* Written problem
Within the data that follows, set down exactly the lines from the one containing "Write the three.js" through the one containing "857, side: 865", both ends included.

━━ Exercise data

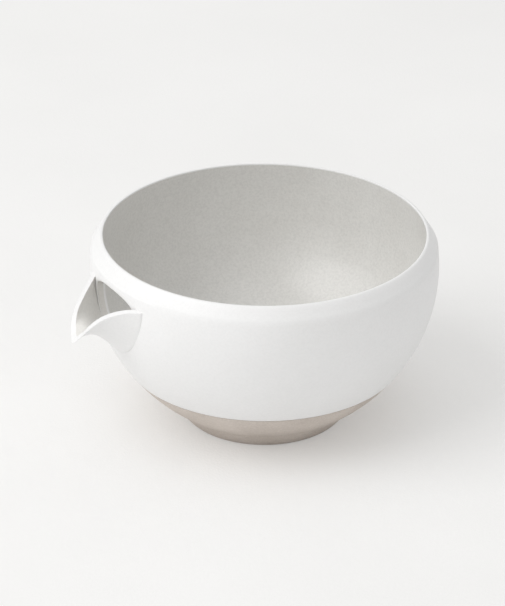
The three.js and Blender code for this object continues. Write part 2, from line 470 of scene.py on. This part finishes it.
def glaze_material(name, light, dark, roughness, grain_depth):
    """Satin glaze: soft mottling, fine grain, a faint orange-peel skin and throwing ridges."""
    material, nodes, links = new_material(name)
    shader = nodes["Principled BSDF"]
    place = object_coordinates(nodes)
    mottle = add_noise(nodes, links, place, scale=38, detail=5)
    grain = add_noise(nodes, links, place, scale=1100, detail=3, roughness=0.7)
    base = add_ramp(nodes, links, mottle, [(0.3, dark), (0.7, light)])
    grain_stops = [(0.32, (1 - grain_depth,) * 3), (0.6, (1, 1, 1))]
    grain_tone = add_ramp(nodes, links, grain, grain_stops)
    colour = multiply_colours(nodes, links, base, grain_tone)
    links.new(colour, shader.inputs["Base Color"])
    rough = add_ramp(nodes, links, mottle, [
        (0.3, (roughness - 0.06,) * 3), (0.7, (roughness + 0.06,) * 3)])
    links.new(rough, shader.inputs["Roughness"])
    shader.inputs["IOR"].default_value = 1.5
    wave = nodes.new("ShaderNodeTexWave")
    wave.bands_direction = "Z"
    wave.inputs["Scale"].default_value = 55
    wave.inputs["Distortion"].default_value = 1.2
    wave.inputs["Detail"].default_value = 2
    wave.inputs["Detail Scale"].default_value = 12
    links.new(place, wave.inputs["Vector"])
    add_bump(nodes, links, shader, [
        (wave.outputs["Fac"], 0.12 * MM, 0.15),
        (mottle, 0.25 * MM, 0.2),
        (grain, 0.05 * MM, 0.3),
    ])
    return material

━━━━
━━ Exercise data

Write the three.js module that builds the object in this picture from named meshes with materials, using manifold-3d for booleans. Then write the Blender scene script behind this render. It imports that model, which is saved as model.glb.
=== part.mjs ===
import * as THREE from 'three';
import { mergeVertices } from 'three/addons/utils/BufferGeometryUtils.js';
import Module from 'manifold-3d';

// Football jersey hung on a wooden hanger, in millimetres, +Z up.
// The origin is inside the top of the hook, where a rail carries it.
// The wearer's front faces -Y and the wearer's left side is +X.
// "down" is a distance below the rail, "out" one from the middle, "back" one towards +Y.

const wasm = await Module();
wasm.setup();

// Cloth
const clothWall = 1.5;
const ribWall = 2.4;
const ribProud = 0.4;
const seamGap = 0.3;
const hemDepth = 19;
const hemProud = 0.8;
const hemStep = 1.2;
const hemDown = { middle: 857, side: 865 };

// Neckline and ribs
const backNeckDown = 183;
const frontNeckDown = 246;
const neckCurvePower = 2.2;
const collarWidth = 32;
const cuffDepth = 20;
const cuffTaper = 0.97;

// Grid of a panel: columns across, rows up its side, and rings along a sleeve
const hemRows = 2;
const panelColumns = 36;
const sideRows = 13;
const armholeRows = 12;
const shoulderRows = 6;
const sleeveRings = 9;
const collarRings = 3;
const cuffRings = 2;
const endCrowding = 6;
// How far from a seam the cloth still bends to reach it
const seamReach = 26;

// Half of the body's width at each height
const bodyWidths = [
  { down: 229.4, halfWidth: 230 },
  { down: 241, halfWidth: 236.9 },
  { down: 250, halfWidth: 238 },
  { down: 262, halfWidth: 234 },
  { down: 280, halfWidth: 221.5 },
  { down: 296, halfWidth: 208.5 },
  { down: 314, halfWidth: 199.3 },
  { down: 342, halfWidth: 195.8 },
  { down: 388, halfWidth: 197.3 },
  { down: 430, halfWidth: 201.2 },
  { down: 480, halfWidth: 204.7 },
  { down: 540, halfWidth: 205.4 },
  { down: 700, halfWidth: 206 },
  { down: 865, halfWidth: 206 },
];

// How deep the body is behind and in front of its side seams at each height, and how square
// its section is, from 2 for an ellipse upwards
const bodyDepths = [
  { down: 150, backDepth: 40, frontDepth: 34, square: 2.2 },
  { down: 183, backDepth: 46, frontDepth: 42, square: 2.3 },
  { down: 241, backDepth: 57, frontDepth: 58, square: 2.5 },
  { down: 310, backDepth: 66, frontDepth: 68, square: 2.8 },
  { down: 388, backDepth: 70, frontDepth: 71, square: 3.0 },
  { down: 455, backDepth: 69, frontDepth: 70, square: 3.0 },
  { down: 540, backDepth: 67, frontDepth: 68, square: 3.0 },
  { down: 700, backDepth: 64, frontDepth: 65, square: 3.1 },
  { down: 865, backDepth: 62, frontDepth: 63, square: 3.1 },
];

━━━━
━━ Exercise data

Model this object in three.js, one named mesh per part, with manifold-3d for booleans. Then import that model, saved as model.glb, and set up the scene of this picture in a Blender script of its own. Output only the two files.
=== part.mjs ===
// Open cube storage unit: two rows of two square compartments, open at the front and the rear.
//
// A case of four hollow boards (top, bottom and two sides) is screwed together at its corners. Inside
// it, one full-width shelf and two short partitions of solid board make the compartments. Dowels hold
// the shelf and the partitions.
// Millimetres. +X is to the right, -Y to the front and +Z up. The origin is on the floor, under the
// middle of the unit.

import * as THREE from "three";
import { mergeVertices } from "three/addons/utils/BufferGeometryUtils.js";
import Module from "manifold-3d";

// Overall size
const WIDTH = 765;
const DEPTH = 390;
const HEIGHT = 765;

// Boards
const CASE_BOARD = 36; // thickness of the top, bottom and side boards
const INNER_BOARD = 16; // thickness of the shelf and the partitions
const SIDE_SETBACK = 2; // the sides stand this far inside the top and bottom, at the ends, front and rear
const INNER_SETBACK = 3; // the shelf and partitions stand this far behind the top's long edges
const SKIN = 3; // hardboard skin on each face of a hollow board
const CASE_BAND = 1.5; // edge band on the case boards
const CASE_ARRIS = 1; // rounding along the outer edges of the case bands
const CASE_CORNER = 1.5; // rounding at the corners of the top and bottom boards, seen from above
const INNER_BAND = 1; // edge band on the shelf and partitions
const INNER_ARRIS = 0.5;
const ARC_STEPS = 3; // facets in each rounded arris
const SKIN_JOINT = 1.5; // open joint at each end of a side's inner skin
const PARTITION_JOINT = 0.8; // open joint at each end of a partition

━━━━

* Task response
Write the three.js module that builds the object in this picture from named meshes with materials, using manifold-3d for booleans. Then write the Blender scene script behind this render. It imports that model, which is saved as model.glb.
=== part.mjs ===
import * as THREE from 'three';
import { mergeVertices } from 'three/addons/utils/BufferGeometryUtils.js';
import Module from 'manifold-3d';

// Football jersey hung on a wooden hanger, in millimetres, +Z up.
// The origin is inside the top of the hook, where a rail carries it.
// The wearer's front faces -Y and the wearer's left side is +X.
// "down" is a distance below the rail, "out" one from the middle, "back" one towards +Y.

const wasm = await Module();
wasm.setup();

// Cloth
const clothWall = 1.5;
const ribWall = 2.4;
const ribProud = 0.4;
const seamGap = 0.3;
const hemDepth = 19;
const hemProud = 0.8;
const hemStep = 1.2;
const hemDown = { middle: 857, side: 865 };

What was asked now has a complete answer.